The 46-year-old Oregon State University-trained veterinarian, who learned guerrilla warfare in Latin America, won almost 39 percent of the vote, according to separate counts by the U.S.- based National Democratic Institute and the Indonesian Survey Institute. Official results are scheduled for Jan. 2.

``This is the dream of Acehnese people fulfilled and they want change, fundamental change in all aspects of life,'' Yusuf said late yesterday. ``It will be hard for me. Aceh will be like a wild horse because there are so many things to do.''

Aceh, Indonesia's third-wealthiest province by resources, won a greater share of its income and the right for freed and exiled Free Aceh Movement, or GAM leaders to stand for office under the 2005 peace deal. Yusuf, who set aside independence demands to participate, may now control a budget that has risen 513 percent to $3.1 billion from 1999.

GAM, ``will now be tested on what results it can produce for the people and whether it can overcome resistance to reform from the civil service,'' said Sidney Jones, Jakarta-based project director for the International Crisis Group.

About 75 percent of Aceh's 2.6 million registered voters turned out yesterday in the culmination of a peace process they hope will end a 30-year separatist war and lead to recovery from the 2004 tsunami. The two killed a combined 5 percent of the province's population.

Peaceful Poll

The poll was peaceful except for a small bomb that exploded near a polling station without hurting anyone and the ransacking of three stations by people who weren't allowed to vote, according to the European Union Election Observer Mission.

``Maintaining the peace is the most important job for the new government,'' said Azhari Alamsyah, a fish seller in Banda Aceh's market. During the conflict, which killed 15,000 since 1976, no one would leave their homes in the evening, he said.

The provincial capital was subdued today, with Yusuf having declared last night that GAM would not be celebrating as the results aren't official. ``I'm not the governor yet,'' he said.

GAM Split

Yusuf and his running mate Muhammad Nazar beat Humam Hamid and Hasbi Abdullah, aligned with GAM leaders exiled in Sweden, who received about 16 percent support, according to the exit polls. GAM, which plans to reorganize into a political party before the 2009 Aceh legislative elections, didn't endorse a gubernatorial candidate after failing to agree on one.

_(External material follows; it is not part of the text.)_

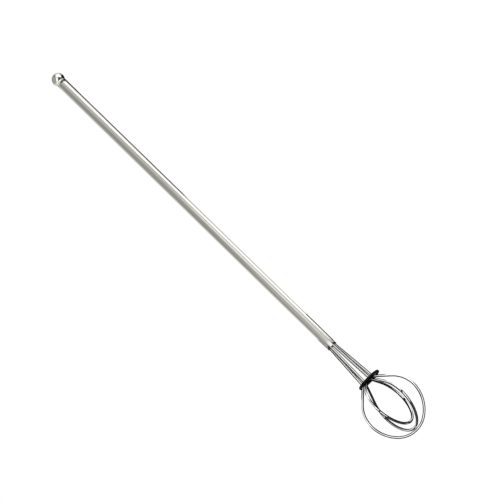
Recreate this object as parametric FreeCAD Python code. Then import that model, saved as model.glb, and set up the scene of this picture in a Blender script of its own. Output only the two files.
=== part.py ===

The split didn't appear to help other candidates such as Malik Raden of Indonesia's largest political party, Golkar, who won about 14 percent support, and caretaker governor Azwar Abubakar, backed by two national Islamic parties, who won about 11 percent.

``It's impossible that the other candidates will be able to beat him,'' Malik said of Yusuf's projected victory. He and Humam said they accepted their defeat and the people's choice.

Yusuf and Nazar will work hard to build Aceh peacefully, ``that's what's expected by all the Acehnese people,'' said Indonesia's Defense Chief Djoko Suyanto after meeting President Susilo Bambang Yudhoyono in Jakarta today.

``The Indonesian military, with all its capacity, will support that effort regardless of whether they are former GAM,'' he told reporters.

Spices, Oil and Gas

Autonomy agreements in 1950, 1959 and 2001 failed to secure peace in the last part of modern Indonesia to fall to Dutch colonial rule in 1873. A prosperous trading and spice-growing sultanate from the 18th century, Aceh's oil and gas reserves were first extracted in the 20th century.

Exxon Mobil Corp., the world's biggest company, opened Indonesia's first liquefied natural gas plant in north Aceh in 1977 and the province exported more than $2 billion of gas per year at its peak. Little of that income went to Acehnese, with the fourth-highest poverty level among Indonesian provinces.

``We would like to speak to investors like Exxon,'' said Bakhtiar Abdullah, a spokesman for GAM, which wants revisions to the law that grants Aceh 55 percent and 40 percent of its oil and gas revenue, respectively. Most Indonesian provinces get a 15 percent share for oil and 30 percent for gas.

GAM has not yet had direct contact with foreign investors he said. ``Aceh is a very rich land, we should be able to achieve dignity for all.''

One of the new governor's immediate tasks will be to oversee the continuing reconstruction from the tsunami which struck on Dec. 26 two years ago and left almost 170,000 dead or missing and more than half a million homeless.

The tidal wave spurred GAM and the central government to agree to make peace. It also allowed Yusuf to escape from his prison when its walls were swept away.